Date of Award
Master of Science in Orthotics and Prosthetics
Additive Manufacturing (AM) is disrupting fabrication techniques, bringing new design possibilities with associated benefits of less waste, improved design, improved time management, and less cost. The field of Orthotics and Prosthetics (O&P) is investigating how 3D printing, a subset of AM, can be used for fabrication of O&P devices. Before this technology is fully accepted, it needs to go through rigorous testing to ensure the safety of the individuals using the devices and the longevity of the devices themselves to ensure long term-use as a viable option. Research needs to define which type of 3D printing technology and what printed materials practitioners can rely on.

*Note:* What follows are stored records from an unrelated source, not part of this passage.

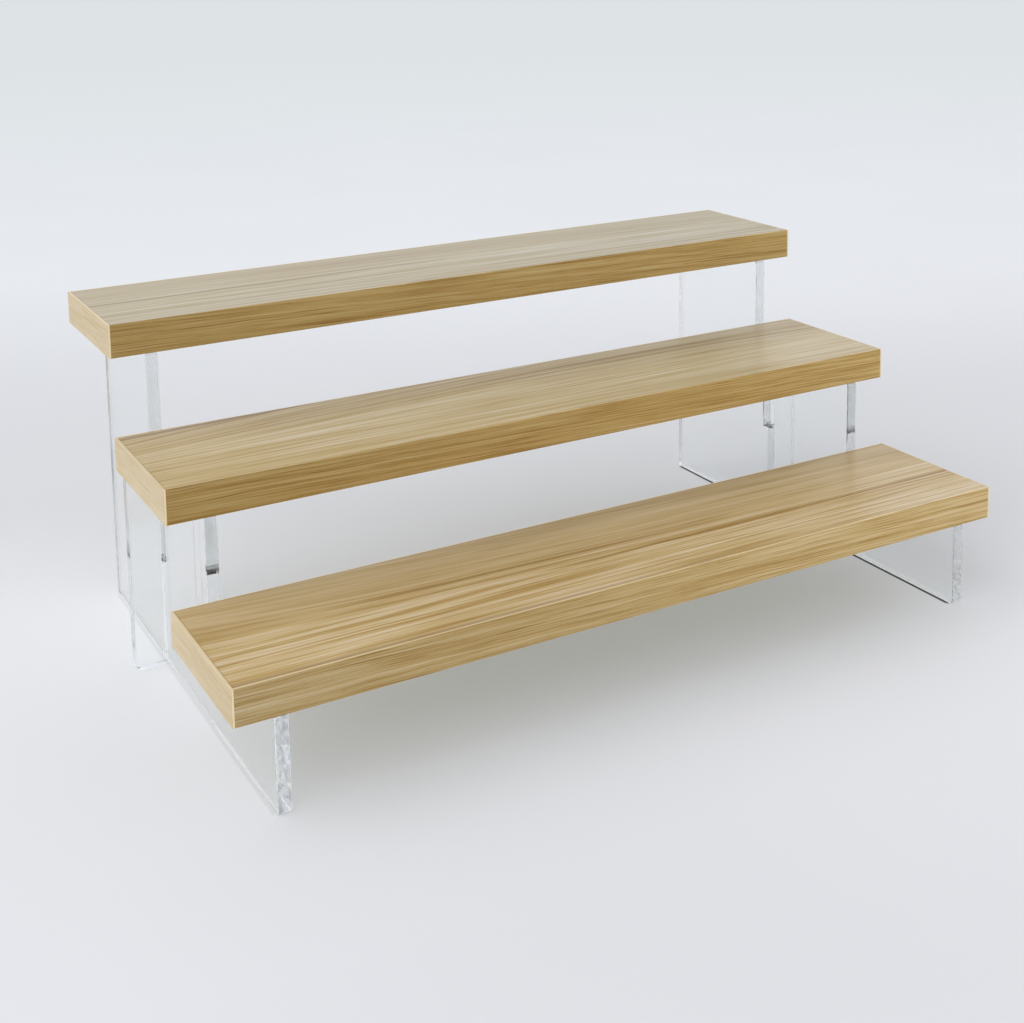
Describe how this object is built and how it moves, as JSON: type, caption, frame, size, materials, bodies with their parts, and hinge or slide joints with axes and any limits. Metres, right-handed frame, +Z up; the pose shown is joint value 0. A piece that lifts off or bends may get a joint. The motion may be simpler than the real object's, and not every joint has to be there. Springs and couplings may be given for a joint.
{
  "type": "tiered shelf riser",
  "caption": "Stepped display riser: long wood-look shelves lie loose on clear stepped end plates, each kept upright by a small cross brace.",
  "frame": {"origin": "on the floor, midway along the shelves and midway from front to back", "axes": "+X along the shelves towards the right end, +Y towards the back and the highest shelf, +Z up"},
  "size_m": [0.4, 0.237, 0.164],
  "materials": {
    "clear_acrylic": "polished, clear",
    "core_board": "raw fibreboard",
    "shelf_laminate": "satin, wood grain",
    "shelf_backing": "satin, wood grain",
    "long_edge_band": "satin, wood grain",
    "end_edge_band": "satin, wood grain"
  },
  "bodies": {
    "end_stands": {"left_step_plate": "clear_acrylic", "right_step_plate": "clear_acrylic", "left_cross_brace": "clear_acrylic", "right_cross_brace": "clear_acrylic"},
    "lower_shelf": {"lower_shelf_core_board": "core_board", "lower_shelf_top_laminate": "shelf_laminate", "lower_shelf_bottom_laminate": "shelf_backing", "lower_shelf_front_band": "long_edge_band", "lower_shelf_back_band": "long_edge_band", "lower_shelf_left_band": "end_edge_band", "lower_shelf_right_band": "end_edge_band"},
    "middle_shelf": {"middle_shelf_core_board": "core_board", "middle_shelf_top_laminate": "shelf_laminate", "middle_shelf_bottom_laminate": "shelf_backing", "middle_shelf_front_band": "long_edge_band", "middle_shelf_back_band": "long_edge_band", "middle_shelf_left_band": "end_edge_band", "middle_shelf_right_band": "end_edge_band"},
    "upper_shelf": {"upper_shelf_core_board": "core_board", "upper_shelf_top_laminate": "shelf_laminate", "upper_shelf_bottom_laminate": "shelf_backing", "upper_shelf_front_band": "long_edge_band", "upper_shelf_back_band": "long_edge_band", "upper_shelf_left_band": "end_edge_band", "upper_shelf_right_band": "end_edge_band"}
  },
  "joints": [
    {"name": "lower_shelf_lift", "type": "slide", "parent": "end_stands", "child": "lower_shelf", "axis": [0, 0, 1], "range_m": [0, 0.142]},
    {"name": "middle_shelf_lift", "type": "slide", "parent": "end_stands", "child": "middle_shelf", "axis": [0, 0, 1], "range_m": [0, 0.089]},
    {"name": "upper_shelf_lift", "type": "slide", "parent": "end_stands", "child": "upper_shelf", "axis": [0, 0, 1], "range_m": [0, 0.036]}
  ]
}
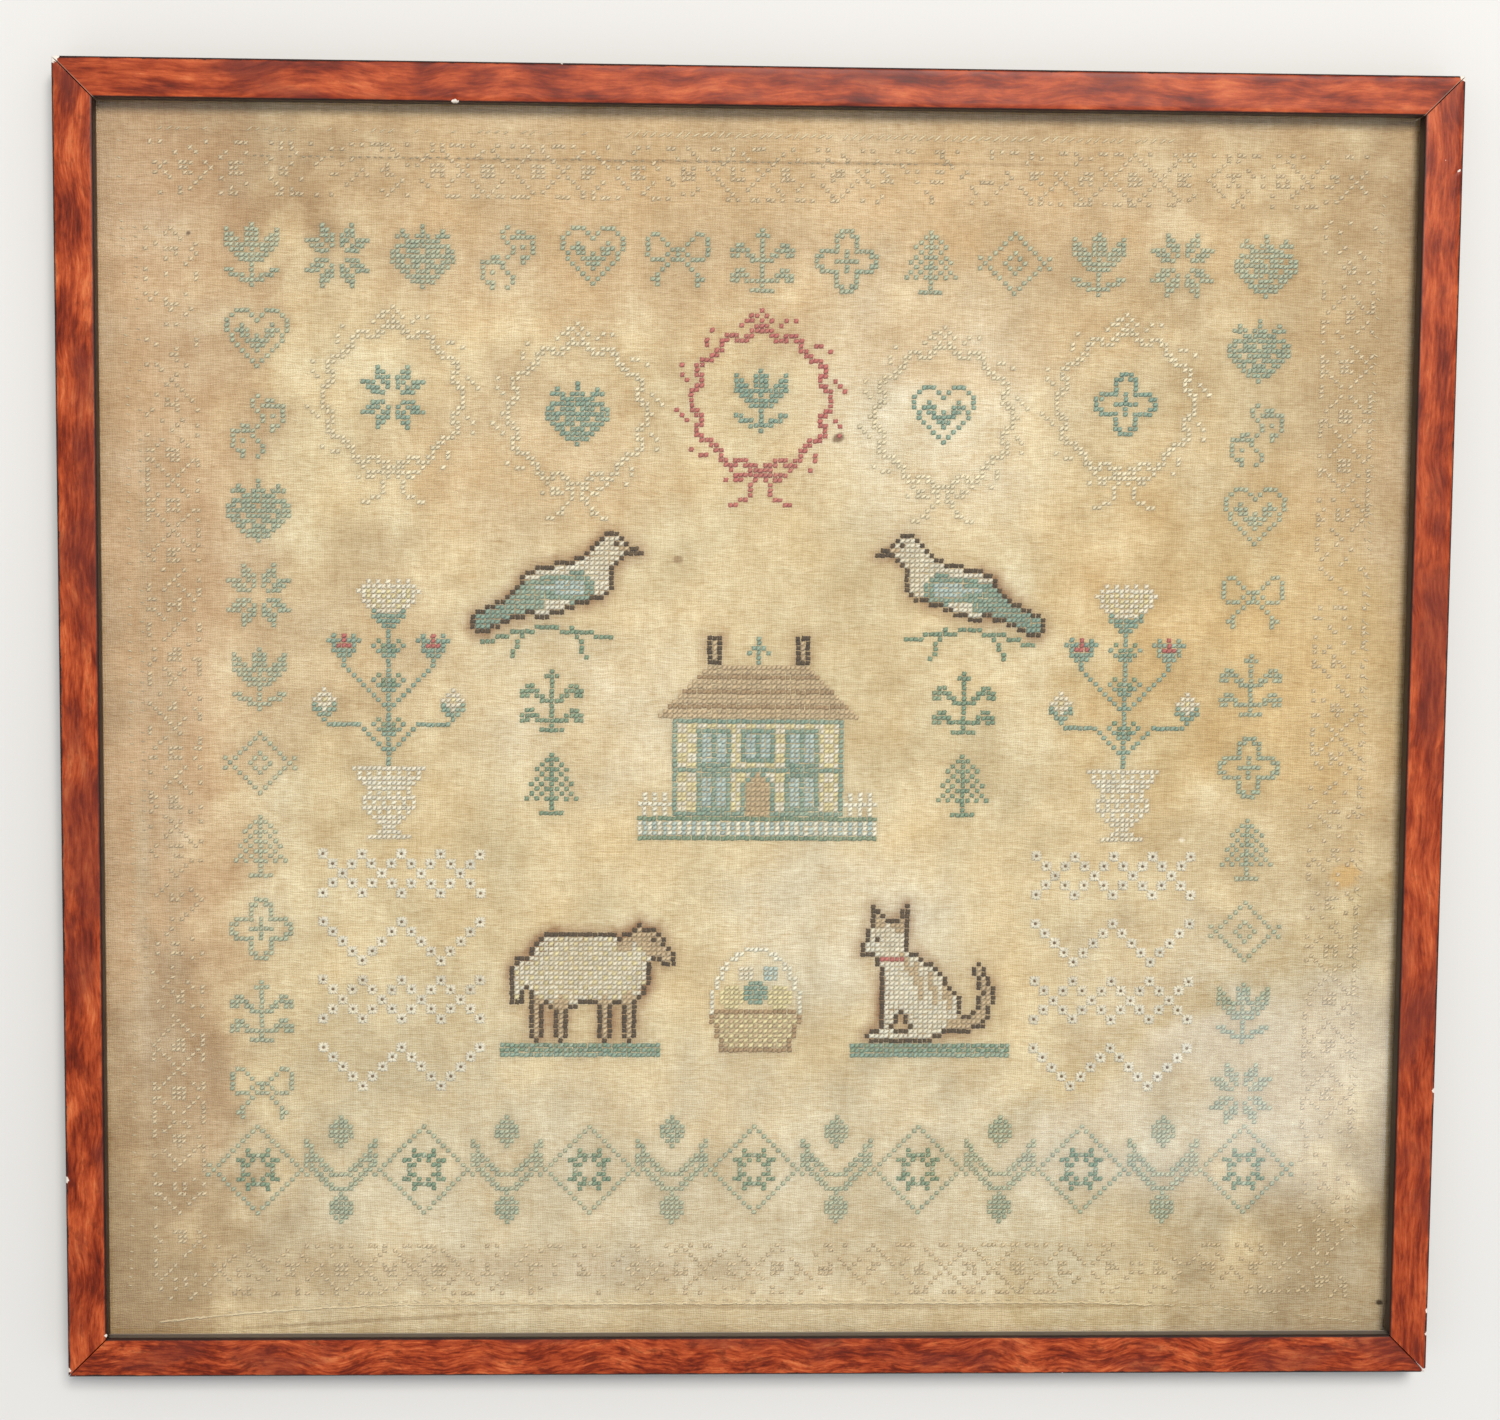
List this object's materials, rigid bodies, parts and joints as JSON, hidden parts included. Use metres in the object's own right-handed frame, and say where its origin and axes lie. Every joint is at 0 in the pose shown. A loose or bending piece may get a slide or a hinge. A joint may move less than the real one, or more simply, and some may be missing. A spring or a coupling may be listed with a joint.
{
  "type": "framed cross stitch sampler",
  "caption": "Hemmed linen sampler worked in cross stitch, under glass in a slim mitred and rebated frame with a plain backing board, lying on its back.",
  "frame": {"origin": "under the middle of the frame, on the surface it lies on", "axes": "+Z out of the picture's face, +Y to the picture's top, +X to its right"},
  "size_m": [0.42, 0.398, 0.016],
  "materials": {
    "moulding": "painted to look like red-brown figured veneer, satin varnish, black arrises",
    "pane": "clear picture glass with a faint haze",
    "linen": "aged unbleached linen with wool and silk cross stitches",
    "board": "bare aged softwood"
  },
  "bodies": {
    "root": {"frame_top": "moulding", "frame_bottom": "moulding", "frame_left": "moulding", "frame_right": "moulding", "glazing": "pane", "sampler_cloth": "linen", "backing_board": "board"}
  },
  "joints": []
}
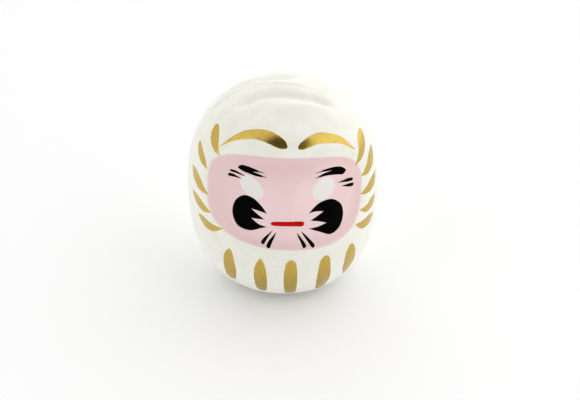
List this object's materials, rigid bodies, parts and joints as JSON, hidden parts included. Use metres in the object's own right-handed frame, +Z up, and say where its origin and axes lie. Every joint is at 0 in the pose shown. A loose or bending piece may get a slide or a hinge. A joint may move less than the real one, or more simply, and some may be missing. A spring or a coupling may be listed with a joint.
{
  "type": "daruma doll",
  "caption": "Hollow papier-mache tumbler doll with a recessed painted face, a taped seam over the crown and a clay weight in its flat foot.",
  "frame": {"origin": "middle of the foot's flat underside, on the surface that the doll stands on", "axes": "+Z up from the foot to the crown, the face looks along -Y, +X is the doll's left as it faces out (the viewer's right)"},
  "size_m": [0.0966, 0.0948, 0.1058],
  "materials": {
    "painted_paper": "satin",
    "pasted_strip": "satin",
    "bare_clay": "matte",
    "hide_glue": "gloss",
    "gold_paint": "satin",
    "black_paint": "gloss",
    "red_paint": "gloss",
    "pink_paint": "satin"
  },
  "bodies": {
    "root": {"front_shell": "painted_paper", "back_shell": "painted_paper", "crown_seam_strip": "pasted_strip", "left_seam_strip": "pasted_strip", "right_seam_strip": "pasted_strip", "foot_paper_ring": "pasted_strip", "base_weight": "bare_clay", "glue_bead": "hide_glue"}
  },
  "joints": []
}
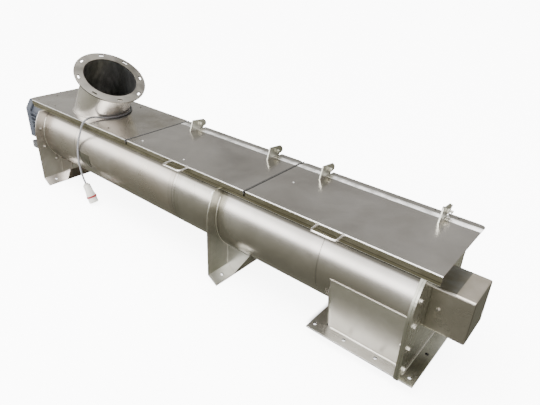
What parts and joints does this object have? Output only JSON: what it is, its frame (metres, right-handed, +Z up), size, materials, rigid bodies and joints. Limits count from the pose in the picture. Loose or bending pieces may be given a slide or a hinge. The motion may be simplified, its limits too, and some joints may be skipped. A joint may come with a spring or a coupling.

This study will focus on three 3D printing technologies, Fused Deposition Modeling (FDM), Selective Laser Sintering (SLS), and Multi Jet Printing (MJP) along with multiple printable materials. These printed sockets will be identical to each other and undergo 600,000 repetitions on a Tinius Olsen machine. The sockets will be visually assessed, tested with dye to identify any defects, and brought to ultimate failure using the Tinius Olsen machine. Visual and numerical fail points will be recorded which will be compared to the ISO 10328 threshold of 4480N, identifying which 3D printing technologies and printed materials will best be suited for O&P devices. As 3D printing continues to evolve and integrate into the O&P community, this study will serve as a basis to know what 3D printing technologies and materials will keep patients safe while still serving the ultimate purpose of regaining and maintaining their mobility.